What the exercise asks: Return all lines with the word "context" in them.

++++++++

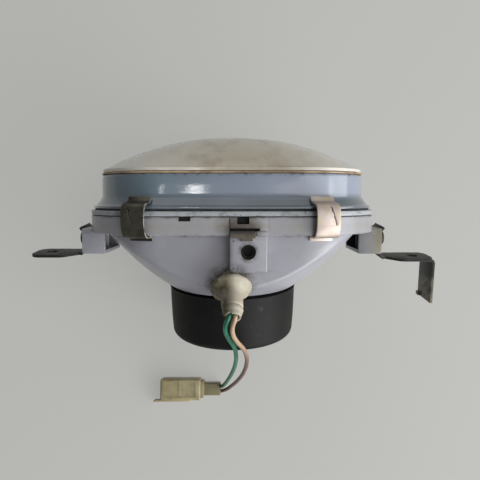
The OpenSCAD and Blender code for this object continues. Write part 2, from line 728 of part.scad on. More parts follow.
module parking_bulb_glass() {
    r = holder_bore_r - 0.3;
    color([0.9, 0.9, 0.88, 0.5]) on_holder() rotate_extrude($fn = 48) polygon(concat(
        [[0, -cap_in - joint_gap], [r - 0.6, -cap_in - joint_gap], [r, -cap_in - 1]],
        [for (a = [0:15:90]) [r * cos(a), -16 - r * sin(a)]]));
}

// A wire swept along hand chosen points, smoothed between them
function bend(a, b, c, d, t) = 0.5 * ((2 * b) + (c - a) * t
    + (2 * a - 5 * b + 4 * c - d) * t * t + (3 * b - a - 3 * c + d) * t * t * t);
function smooth(route) = concat([for (i = [0:len(route) - 2], t = [0, 0.5])
    bend(route[max(i - 1, 0)], route[i], route[i + 1], route[min(i + 2, len(route) - 1)], t)],
    [route[len(route) - 1]]);
function unit(v) = v / norm(v);
aside = [0.7, -0.7, 0];
sides = 8;

module wire(route) {
    path = smooth(route);
    last = len(path) - 1;
    rings = [for (i = [0:last])
        let (along = unit(path[min(i + 1, last)] - path[max(i - 1, 0)]),
            u = unit(cross(along, aside)), v = cross(along, u))
        [for (k = [0:sides - 1]) path[i] + wire_d / 2 * (cos(360 * k / sides) * u
            + sin(360 * k / sides) * v)]];
    capped(path[0], rings, path[last]);
}

module green_wire() {
    color([0.0, 0.40, 0.30]) wire(green_route);
}
module brown_wire() {
    color([0.42, 0.27, 0.24]) wire(brown_route);
}

// Connector lying on the surface: its own x runs away from the wires
module at_connector() {
    translate([conn_x, conn_y, 0]) children();
}

slot_w = 2.8;
wire_apart = 1.6;      // from the connector's middle to each wire
neck_w = conn_w - 6;
neck_h = conn_h - 2.4;
neck_low = 0.4;
neck_wall = 1;
seal_l = 3;
terminal_w = 2.4;

module connector_housing() {
    color([0.80, 0.76, 0.62]) at_connector() difference() {
        union() {
            translate([-conn_neck_l - conn_l, -conn_w / 2, 0]) cube([conn_l, conn_w, conn_h]);
            translate([-conn_neck_l - 1, -neck_w / 2, neck_low]) cube([conn_neck_l + 1, neck_w, neck_h]);
        }
        translate([-seal_l, -neck_w / 2 + neck_wall, neck_low + neck_wall])
            cube([seal_l + 1, neck_w - 2 * neck_wall, neck_h - 2 * neck_wall]);
        for (s = [-1, 1]) {
            translate([-conn_neck_l - conn_l - 1, s * wire_apart - slot_w / 2, wire_h - slot_w / 2])
                cube([conn_l - 2, slot_w, slot_w]);
            translate([-conn_neck_l - 4, s * wire_apart, wire_h])
                rotate([0, 90, 0]) cylinder(r = wire_d / 2 + joint_gap, h = conn_neck_l + 4, $fn = 32);
        }
    }
}

module connector_terminal(s) {
    color([0.72, 0.66, 0.50]) at_connector()
        translate([-conn_neck_l - conn_l + 3, s * wire_apart - terminal_w / 2,
            wire_h - terminal_w / 2])
            cube([conn_l - 8, terminal_w, terminal_w]);
}
module connector_green_terminal() connector_terminal(1);
module connector_brown_terminal() connector_terminal(-1);

module connector_wire_seal() {
    inset = neck_wall + joint_gap;
    color([0.86, 0.85, 0.80]) at_connector() difference() {
        translate([joint_gap - seal_l, -neck_w / 2 + inset, neck_low + inset])
            cube([seal_l - seat, neck_w - 2 * inset, neck_h - 2 * inset]);
        for (s = [-1, 1]) translate([-seal_l - 1, s * wire_apart, wire_h])
            rotate([0, 90, 0]) cylinder(r = wire_d / 2 + joint_gap, h = seal_l + 2, $fn = 32);
    }
}

latch_len = 24;
latch_t = 1.4;
latch_past = 5;

module connector_latch() {
    color([0.74, 0.71, 0.62]) at_connector()
        translate([-conn_neck_l - conn_l - latch_past, -conn_w / 2 - seat - latch_t, 1])
            cube([latch_len, latch_t, 5]);
}

lens_glass();
lens_sealant();
front_rim();
rim_gasket();
reflector();
rear_housing();
clip_lower_left();
clip_lower_right();
clip_upper_left();
clip_upper_right();
left_bracket();
right_bracket();
left_pivot_screw();
right_pivot_screw();
left_pivot_washer();
right_pivot_washer();
adjuster_nut();
adjuster_strip();
bulb_boot();
bulb_seat_ring();
bulb_retaining_spring();
main_bulb_flange();
main_bulb_cap();
main_bulb_glass();
main_bulb_filaments();
main_bulb_insulator();
main_bulb_contacts();
parking_lamp_holder();
parking_socket_shell();
parking_bulb_cap();
parking_bulb_glass();
green_wire();
brown_wire();
connector_housing();
connector_latch();
connector_green_terminal();
connector_brown_terminal();
connector_wire_seal();
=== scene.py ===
# %% [markdown]
# # A scooter headlight, turned over
# The lamp lies on its upper side, so its underside faces up and the boot over the bulb
# points at the reader. The CAD frame gives every size and place. This script dresses it:
# painted rim, glossy housing, rubber boot, spring clips, brackets, wires and connector.

# %% Load the frame
import json
import math
from functools import cached_property

import bmesh
import bpy
from mathutils import Matrix, Vector


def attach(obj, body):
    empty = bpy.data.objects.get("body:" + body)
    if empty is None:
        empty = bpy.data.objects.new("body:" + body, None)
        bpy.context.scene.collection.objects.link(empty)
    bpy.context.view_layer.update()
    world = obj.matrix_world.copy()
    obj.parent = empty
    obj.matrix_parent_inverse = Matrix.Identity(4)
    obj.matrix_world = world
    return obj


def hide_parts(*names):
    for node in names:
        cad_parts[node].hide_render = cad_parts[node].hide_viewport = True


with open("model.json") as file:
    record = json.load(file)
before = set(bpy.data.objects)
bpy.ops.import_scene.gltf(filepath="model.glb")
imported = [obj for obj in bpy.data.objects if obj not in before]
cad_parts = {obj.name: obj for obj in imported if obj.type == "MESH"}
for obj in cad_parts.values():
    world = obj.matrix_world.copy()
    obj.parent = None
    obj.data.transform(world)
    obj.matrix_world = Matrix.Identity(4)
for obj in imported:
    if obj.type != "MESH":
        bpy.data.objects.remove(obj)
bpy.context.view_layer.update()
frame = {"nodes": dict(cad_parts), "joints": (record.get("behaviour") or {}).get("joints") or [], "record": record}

# %% [markdown]
# ## The lamp's own axes
# A headlight is easiest to think of in its own axes: x across, y forward to the lens and
# z towards the underside, in millimetres from the middle of the flange. The frame's
# record holds the adjuster's direction and the bracket pivot, and these two say how the
# lamp leans on the table, so one matrix carries every piece to its place.

# %% Lamp axes
MM = 0.001
mounts = {mount["name"]: mount for mount in frame["record"]["mounts"]}
underside = Vector(mounts["adjuster_thread"]["axis"])
lean = math.atan2(-underside.y, underside.z)
pivot_row = next(Vector(j["pos_m"]) for j in frame["joints"] if j["name"] == "left_bracket_pivot")
pivot_lamp = Vector((0, -17, 4))
turn_lean = Matrix.Rotation(lean, 4, "X")
lamp_to_row = (Matrix.Translation(pivot_row - turn_lean @ (pivot_lamp * MM))
               @ turn_lean @ Matrix.Scale(MM, 4))
row_mm = Matrix.Scale(MM, 4)
print("the lamp leans", round(math.degrees(lean), 2), "degrees")

# %% [markdown]
# ## The camera
# The photograph looks down on the lamp from about 29 cm, a little from behind. The
# camera is placed in the lamp's axes, and its lens is worked out from the picture's
# 480 pixels, so that the outlines fall where the photograph has them.

# %% Camera
camera_data = bpy.data.cameras.new("camera")
camera_data.lens = 35.7
camera_data.sensor_width = 36
camera = bpy.data.objects.new("camera", camera_data)
bpy.context.scene.collection.objects.link(camera)
eye = lamp_to_row @ Vector((4.6, 6.87, 289.5))
tilt = lean - math.radians(5.1)
camera.matrix_world = Matrix.Translation(eye) @ Matrix.Rotation(tilt, 4, "X")
bpy.context.scene.camera = camera
print("the camera is tilted by", round(math.degrees(tilt), 2), "degrees")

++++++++

Solution:
        bpy.context.scene.collection.objects.link(empty)
    bpy.context.view_layer.update()
bpy.context.view_layer.update()
bpy.context.scene.collection.objects.link(camera)
bpy.context.scene.camera = camera